Fines range from $100 to $250 and will be imposed only on repeat offenders.

Plastic Straw Ban Takes Effect

One year after Santa Barbara’s City Council got way more than 15 minutes of noisy and unwanted fame for passing an ordinance banning plastic straws and plastic cutlery, the actual ordinance went quietly into effect this week beginning Monday, July 1.

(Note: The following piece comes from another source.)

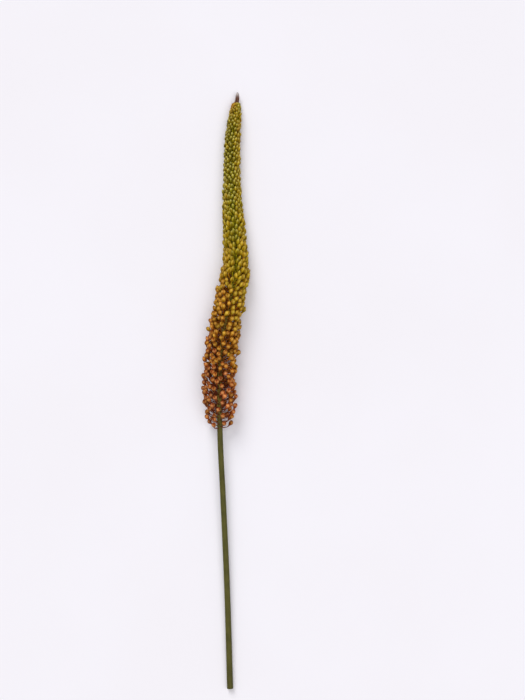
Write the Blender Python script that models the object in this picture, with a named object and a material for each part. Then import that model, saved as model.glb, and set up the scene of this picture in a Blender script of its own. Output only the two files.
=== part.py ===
"""Foxtail lily stem, cut and still in bud, lying on a flat surface.

Frame: metres, +Z up. The stem lies along +Y with its cut end at -Y and its tip at +Y.
The origin is on the surface, under the middle of the stem's length.
Distances "along" are measured from the cut end towards the tip.
"""

import math
import random

import bmesh
import bpy
import numpy as np
from mathutils import Vector

MM = 0.001

# Driving dimensions

TOTAL_LENGTH = 1.105
STALK_TOP = 0.476
LOWER_TOP = 0.722
MIDDLE_TOP = 0.896
UPPER_TOP = 1.0845
NODE_GAP = 0.0003
SHIFT_SIDEWAYS = -0.0049

# The stem's own line: along, sideways (+X) and height of the axis above the surface
ROUTE = np.array(
    [
        (0.000, 0.0130, 0.0057),
        (0.200, 0.0070, 0.0110),
        (0.360, 0.0000, 0.0165),
        (0.470, -0.0052, 0.0210),
        (0.580, -0.0058, 0.0243),
        (0.640, -0.0020, 0.0245),
        (0.720, 0.0135, 0.0235),
        (0.785, 0.0230, 0.0205),
        (0.840, 0.0215, 0.0180),
        (0.900, 0.0175, 0.0155),
        (0.960, 0.0165, 0.0138),
        (1.020, 0.0182, 0.0125),
        (1.063, 0.0222, 0.0108),
        (1.105, 0.0268, 0.0090),
    ]
)

# Along, radius of the green stalk
STALK_RADIUS = np.array(
    [(0.00, 0.0057), (0.48, 0.0051), (0.65, 0.0041), (0.85, 0.0034), (1.00, 0.0026), (1.085, 0.0016)]
)

# Along, radius of the crowded heart of the spike, where it is thicker than the stalk
HEART_RADIUS = np.array(
    [(0.896, 0.0030), (0.925, 0.0092), (0.96, 0.0106), (1.00, 0.0102), (1.04, 0.0088), (1.065, 0.0064),
     (1.0845, 0.0028)]
)

# Along, distance from the axis to the tips of the buds
SPREAD = np.array(
    [
        (0.490, 0.0230),
        (0.515, 0.0300),
        (0.570, 0.0335),
        (0.640, 0.0315),
        (0.760, 0.0300),
        (0.790, 0.0255),
        (0.830, 0.0225),
        (0.870, 0.0208),
        (0.900, 0.0183),
        (0.960, 0.0162),
        (1.035, 0.0146),
        (1.065, 0.0118),
        (1.082, 0.0092),
        (1.090, 0.0060),
    ]
)

# Along, and at the root there: buds per metre before the shares below, length and width of
# a bud in millimetres, then the angles in degrees from the stem's line of the flower stalk
# and of the bud on it
BUDS = np.array(
    [
        (0.476, 240, 12.0, 7.6, 76, 46),
        (0.520, 680, 12.0, 7.8, 72, 48),
        (0.620, 920, 11.6, 7.6, 68, 48),
        (0.720, 1020, 10.8, 6.9, 62, 45),
        (0.800, 1150, 10.2, 6.0, 54, 38),
        (0.880, 1300, 9.6, 5.5, 48, 31),
        (0.970, 1450, 9.0, 5.1, 42, 26),
        (1.045, 1650, 7.4, 4.4, 36, 22),
        (1.085, 1800, 5.8, 3.6, 30, 16),
    ]
)

GOLDEN_ANGLE = math.pi * (3 - math.sqrt(5))
FIRST_ROOT = 0.482
LAST_ROOT = 1.078
SEED = 11
FLOWER_STALK_RADIUS = 0.75 * MM
ROOT_SINK = 1.6 * MM
CORE_STEP = 0.024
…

Initial media accounts of the council’s environmentally minded ordinance indicated violators could be fined $1,000 and sentenced to six months in the hoosegow. In fact, fines range from $100 to $250 ​— ​with no jail time ​— ​and will be imposed only on repeat offenders, and then only after numerous outreach efforts have failed, according to City Hall’s straw czar Rene Eyerly. Waste Reduction Outreach teams, Eyerly said, have already notified owners of restaurants, bars, cafés, hotels, caterers, and corner stores that single-use straws of any kind can be made available only to customers who need such devices because of a physical handicap; plastic cutlery can be provided only upon demand.

Plastic straws made from corn or sugarcane are covered by the city’s ban, too. Businesses that use reusable straws are free to provide these to their customers as long as they collect and clean them for reuse. Single-use paper straws can be composted and are allowed.